Last Irishman Creek rally we had three generations of our family on the run. That is not unusual. There’s many families like that. We cross rivers (though possibly not this year), traverse back country gravel roads. Throughout NZ there are what are known as “paper” roads. The Government early last century established a network of where roads could possibly go and registered them in legislation. They go through farms and it is possible to get permission from farmers to cross their farms.
The “winner” of Irishman Creek rally has to run the event the following year. A lot of effort is put into losing. I’ve had my win so I can drive with an easy conscience not worrying about how I would keep this lot happy next year…
This year the last “winner” has decided that we will start in Alexandra. So, a mate and I decided that we would drive our cars via Haast Pass. That seemed a really good idea until the weather event last weekend.

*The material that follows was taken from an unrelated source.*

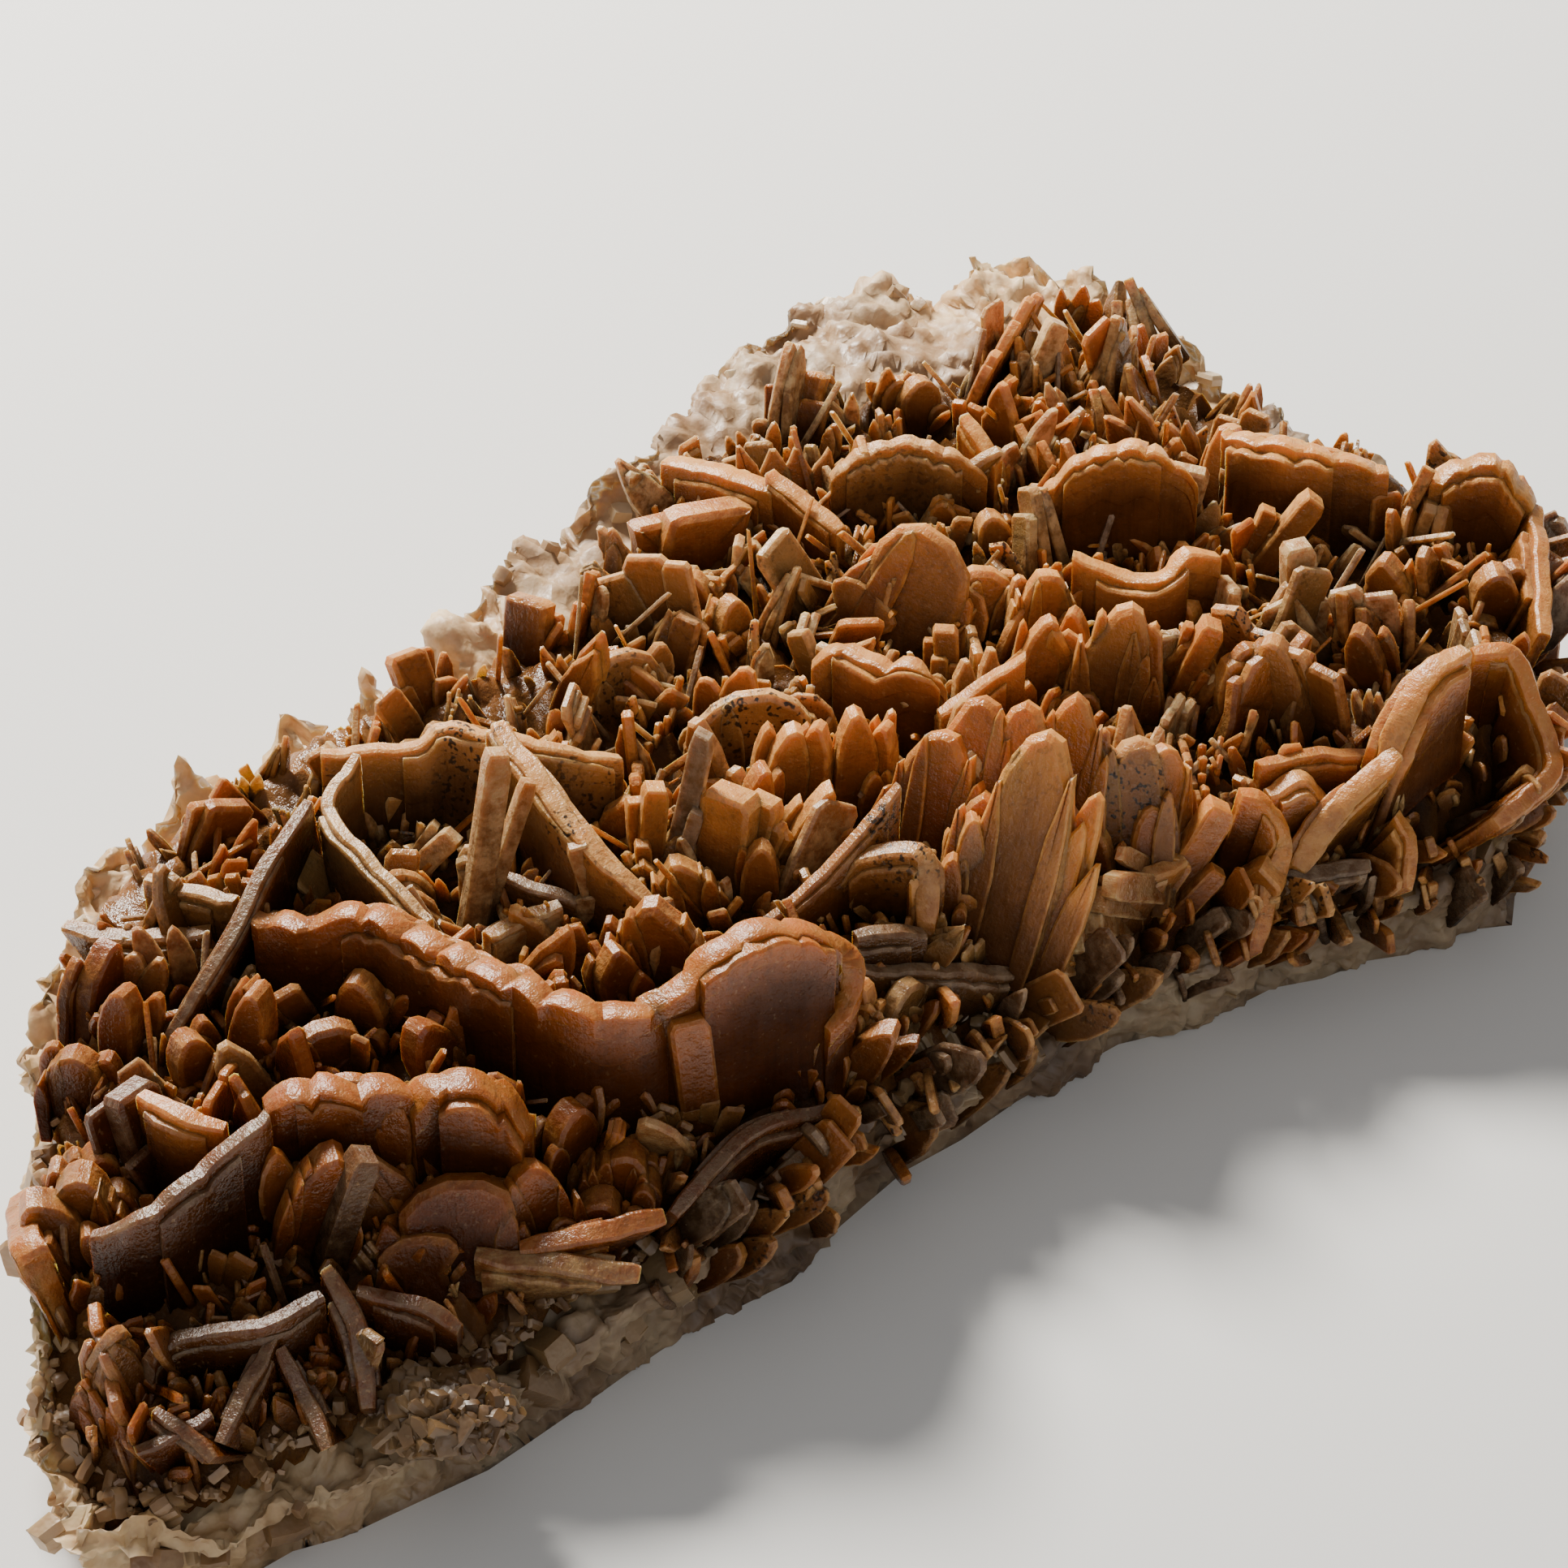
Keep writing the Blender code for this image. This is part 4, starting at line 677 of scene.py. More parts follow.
def add_fans(bed):
    """The big fans of stacked blades to the right of the middle."""
    bed.tongues(((1140, 1070), (1165, 897), 7.6, 5.0, 1.6, -15),
                ((1180, 1070), (1223, 856), 9.2, 5.0, 1.6, -12),
                ((1232, 1080), (1269, 860), 9.2, 4.4, 1.5, -8),
                ((1300, 1060), (1320, 852), 9.4, 4.0, 1.6, -5),
                ((1232, 1170), (1298, 895), 11.8, 5.6, 1.9, -8))
    bed.tongue((1385, 1085), (1389, 905), 8.0, 4.6, 2.0, 8, finish=SPECKLED)
    bed.tongues(((1430, 1075), (1440, 915), 7.6, 3.4, 1.5, 25),
                ((1190, 1110), (1196, 1003), 5.6, 1.8, 1.4, 10),
                ((1225, 1090), (1219, 997), 5.0, 1.5, 1.2, -20),
                ((1165, 1130), (1169, 1053), 4.0, 1.6, 1.2),
                ((1318, 1090), (1314, 988), 5.2, 2.6, 1.4, 15),
                ((1350, 1100), (1352, 1016), 4.6, 2.2, 1.3, -15),
                ((1300, 1130), (1296, 1060), 3.6, 2.0, 1.3, 20))
    bed.wall(((1157, 876), (1210, 838), (1264, 806)), (4.5, 6.5, 8.0), 1.6, 7.5, 1.0)
    bed.wall(((1000, 812), (1037, 786), (1070, 808), (1136, 812), (1160, 842)), (4.5, 6.0, 5.6, 5.8, 4.0),
            2.0, 7.0, 1.5, lobe=3.0, depth=0.5)
    bed.tongue((930, 945), (925, 850), 5.2, 6.6, 1.4, 5, form=FAN, finish=SPECKLED)
    bed.tongues(((1090, 790), (1172, 664), 6.5, 6.8, 1.6, -5),
                ((1205, 790), (1216, 700), 4.8, 4.2, 1.5, 10), form=FAN)
    bed.tongue((1280, 800), (1294, 700), 5.5, 3.6, 1.5, 15)
    bed.wall(((1322, 680), (1376, 703), (1426, 708), (1463, 676), (1500, 680)), (6.0, 5.0, 5.0, 6.5, 6.0),
            1.8, 7.5, 1.0)
    bed.tongues(((1268, 880), (1294, 758), 6.5, 2.6, 1.4, 15),
                ((1318, 850), (1327, 750), 5.6, 2.2, 1.4, -10),
                ((1360, 890), (1382, 742), 8.0, 4.4, 1.5, 5))
    bed.tongues(((1443, 870), (1497, 768), 6.0, 1.5, 1.5, 20),
                ((1165, 850), (1168, 772), 4.0, 1.6, 1.4), form=SQUARE)
    bed.tongues(((905, 800), (900, 735), 3.8, 2.4, 1.4, 30),
                ((860, 770), (850, 705), 3.8, 2.6, 1.4, -20))
    bed.tongue((775, 880), (770, 800), 4.2, 4.4, 1.4, 25, form=FAN, finish=SPECKLED)


def add_right_end(bed):
    """The arms, tall plates and steps towards the right end."""
    bed.tongues(((1526, 895), (1520, 808), 5.0, 2.8, 1.6, 20),
                ((1582, 900), (1566, 780), 6.8, 3.0, 1.6, -15))
    bed.tongue((1600, 790), (1598, 668), 7.0, 1.9, 1.6, 20, form=SQUARE, finish=PALE, layers=1)
    bed.tongue((1690, 855), (1675, 772), 5.0, 2.4, 1.4, -20)
    bed.wall(((1550, 938), (1620, 925), (1695, 926)), 3.4, 1.4, 5.0)
    bed.wall(((1562, 975), (1606, 955), (1636, 985)), (3.6, 4.6, 3.6), 1.8, 5.5)
    bed.wall(((1600, 1068), (1650, 992), (1723, 925)), (3.5, 6.0, 7.0), 1.8, 6.0)
    bed.wall(((1712, 925), (1735, 865), (1765, 820), (1805, 796)), (6.5, 8.0, 8.6, 8.4), 2.0, 8.0, 0.5)
    bed.wall(((1815, 800), (1862, 798), (1886, 845), (1912, 905), (1918, 950), (1880, 985), (1846, 1014)),
            (7.0, 7.0, 6.0, 4.6, 3.6, 3.0, 2.4), 1.5, 8.0, -1.5)
    bed.wall(((1723, 1000), (1745, 1040), (1737, 1095)), (3.5, 2.0, 0.5), 1.4, 5.0)
    bed.wall(((1586, 1080), (1640, 1070), (1690, 1064)), (3.0, 3.2, 3.0), 1.5, 5.5, finish=FROST)
    bed.wall(((1530, 975), (1560, 985), (1586, 1032), (1568, 1100), (1552, 1170)),
            (7.6, 7.2, 5.4, 2.4, -0.6), 1.6, 6.5)
    bed.tongue((1441, 1110), (1510, 990), 6.5, 1.9, 1.5, 30, form=SQUARE)
    bed.wall(((1461, 1055), (1400, 1080), (1362, 1108), (1335, 1150), (1300, 1190)),
            (4.4, 4.2, 3.6, 2.8, 1.6), 1.5, 6.0, 0.5, finish=SPECKLED)
    # Stepped rods with pale tips: partly their own white ends, partly painted highlights.
    for foot, tip, rise in (((1452, 1100), (1366, 1086), 5.0), ((1444, 1124), (1350, 1110), 4.4),
                            ((1428, 1146), (1344, 1136), 3.8), ((1408, 1168), (1322, 1160), 3.2),
                            ((1388, 1195), (1298, 1192), 2.4)):
        bed.tongue(foot, tip, rise, 1.7, 1.2, form=SQUARE, finish=TIPPED, layers=1)
    bed.tongue((1590, 1140), (1574, 1075), 3.8, 2.4, 1.4, 25, form=SQUARE)
    bed.tongue((1622, 1130), (1652, 1085), 2.6, 2.2, 1.4, 30)
    bed.wall(((1054, 1150), (1100, 1142), (1139, 1146)), 2.8, 1.4, 5.0, finish=FROST)
    bed.wall(((1058, 1190), (1157, 1190), (1250, 1196)), (2.2, 2.4, 2.0), 1.4, 4.5, finish=FROST)
    bed.tongues(((1068, 1350), (1097, 1260), 5.0, 2.2, 1.6, 10),
                ((1041, 1265), (1070, 1212), 3.2, 2.2, 1.3, -10))
    bed.tongue((1115, 1290), (1122, 1205), 4.0, 3.2, 1.2, 65, form=FAN, finish=OLIVE)
    bed.tongue((1840, 760), (1843, 700), 4.0, 3.0, 1.8, 15)
    bed.tongue((1711, 750), (1712, 686), 4.0, 3.0, 1.6, -20, form=POINT)
    bed.tongue((1450, 790), (1462, 735), 3.4, 2.4, 1.4, -25)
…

The bridge is washed out at Porters Pass so we are headed to Lewis Pass. That’s slightly further. But it adds to the excitement of getting there.
Pam went on the rally before we were married 44 years ago. The event seems just stupid to her. And it is.
Here’s a photo of the car I now drive when it snowed on the last event. We’re hoping for snow again.
My plea in mitigation for continuing to go on this wasteful carbon hungry event is I promise to ride my bike most of the rest of the year.
I hope you all had a great Queens Birthday weekend in front of the fire.